▸ GIVEN REQUEST: Both end lines count: copy exactly from the line that contains "Continue the build123d" to the line that contains "return plate", and only those lines.

▸ DATA IN THIS EXERCISE:
________________________

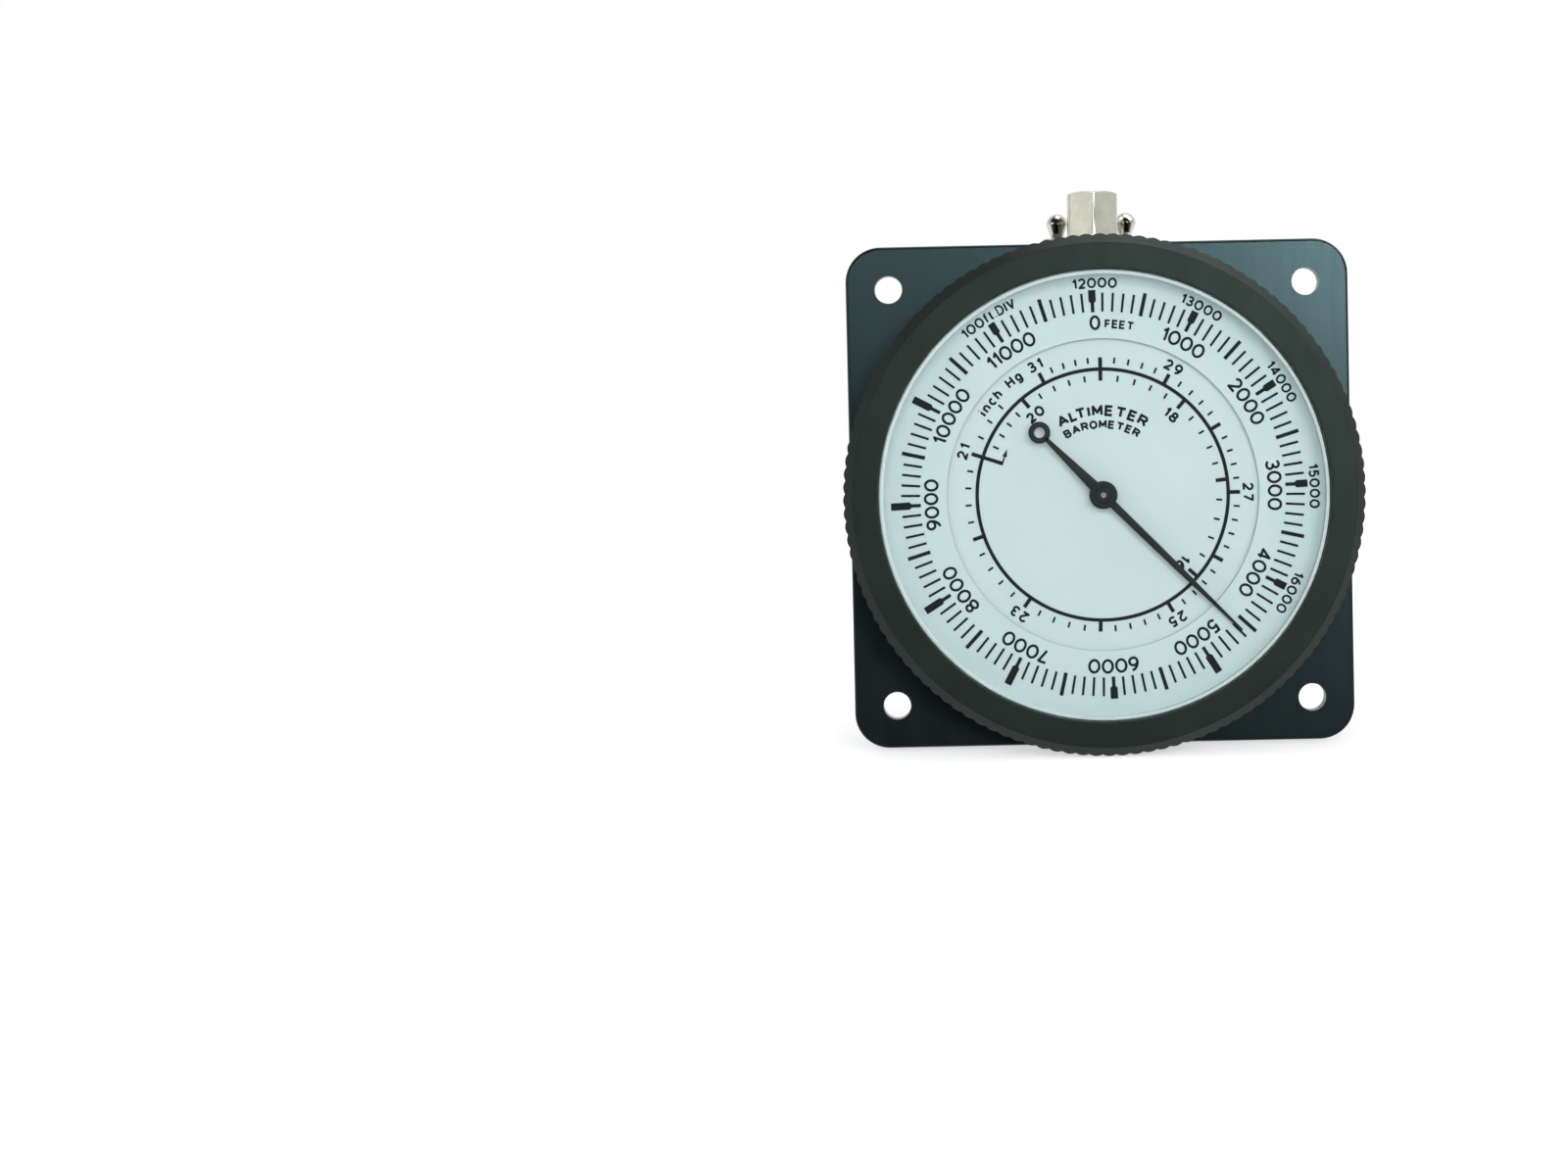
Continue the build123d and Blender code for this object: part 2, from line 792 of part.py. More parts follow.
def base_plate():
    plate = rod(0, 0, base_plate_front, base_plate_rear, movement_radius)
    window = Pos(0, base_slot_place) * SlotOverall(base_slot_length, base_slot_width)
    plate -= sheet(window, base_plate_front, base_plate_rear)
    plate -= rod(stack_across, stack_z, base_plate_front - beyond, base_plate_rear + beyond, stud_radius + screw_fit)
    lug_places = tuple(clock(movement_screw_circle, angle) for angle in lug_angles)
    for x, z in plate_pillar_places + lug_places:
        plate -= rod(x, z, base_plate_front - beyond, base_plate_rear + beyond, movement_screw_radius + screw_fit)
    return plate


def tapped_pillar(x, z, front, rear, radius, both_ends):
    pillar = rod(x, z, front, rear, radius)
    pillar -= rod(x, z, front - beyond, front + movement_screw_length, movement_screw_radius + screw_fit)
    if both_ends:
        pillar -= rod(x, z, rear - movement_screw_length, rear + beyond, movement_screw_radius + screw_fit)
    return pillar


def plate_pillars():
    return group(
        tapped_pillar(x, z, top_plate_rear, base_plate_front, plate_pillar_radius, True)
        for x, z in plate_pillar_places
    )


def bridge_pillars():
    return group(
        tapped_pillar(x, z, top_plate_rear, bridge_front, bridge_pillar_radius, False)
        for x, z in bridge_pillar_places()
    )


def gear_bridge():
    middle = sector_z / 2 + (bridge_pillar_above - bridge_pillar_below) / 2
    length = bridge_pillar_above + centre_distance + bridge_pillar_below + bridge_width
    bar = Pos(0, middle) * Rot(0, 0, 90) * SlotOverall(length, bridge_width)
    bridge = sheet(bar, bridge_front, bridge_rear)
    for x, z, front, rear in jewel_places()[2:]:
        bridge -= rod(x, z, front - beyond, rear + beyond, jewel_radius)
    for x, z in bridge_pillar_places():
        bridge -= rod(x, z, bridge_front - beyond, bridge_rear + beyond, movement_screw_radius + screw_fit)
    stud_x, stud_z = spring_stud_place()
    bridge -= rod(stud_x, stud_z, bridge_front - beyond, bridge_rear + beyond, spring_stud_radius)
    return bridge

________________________

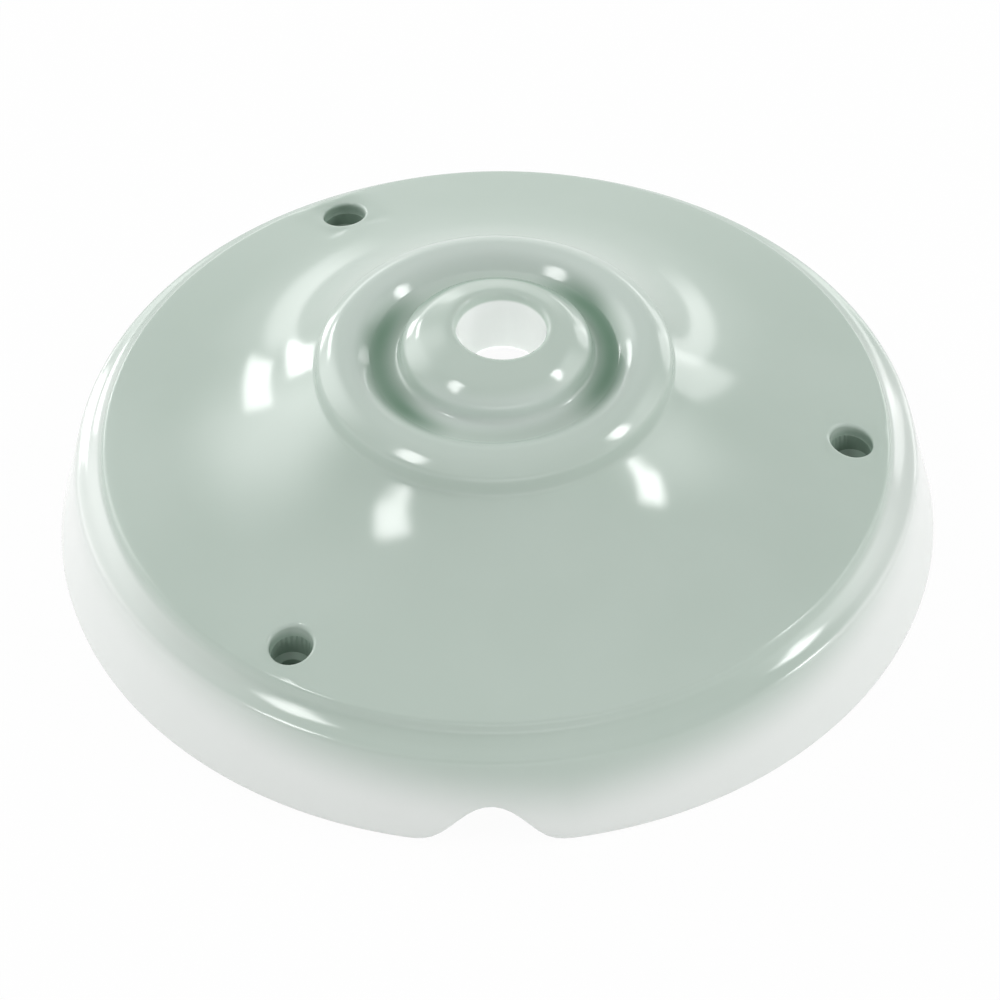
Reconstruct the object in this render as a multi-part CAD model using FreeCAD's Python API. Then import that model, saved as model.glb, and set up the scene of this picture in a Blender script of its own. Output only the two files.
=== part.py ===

________________________

▸ SOLUTION FOR THIS TASK:
Continue the build123d and Blender code for this object: part 2, from line 792 of part.py. More parts follow.
def base_plate():
    plate = rod(0, 0, base_plate_front, base_plate_rear, movement_radius)
    window = Pos(0, base_slot_place) * SlotOverall(base_slot_length, base_slot_width)
    plate -= sheet(window, base_plate_front, base_plate_rear)
    plate -= rod(stack_across, stack_z, base_plate_front - beyond, base_plate_rear + beyond, stud_radius + screw_fit)
    lug_places = tuple(clock(movement_screw_circle, angle) for angle in lug_angles)
    for x, z in plate_pillar_places + lug_places:
        plate -= rod(x, z, base_plate_front - beyond, base_plate_rear + beyond, movement_screw_radius + screw_fit)
    return plate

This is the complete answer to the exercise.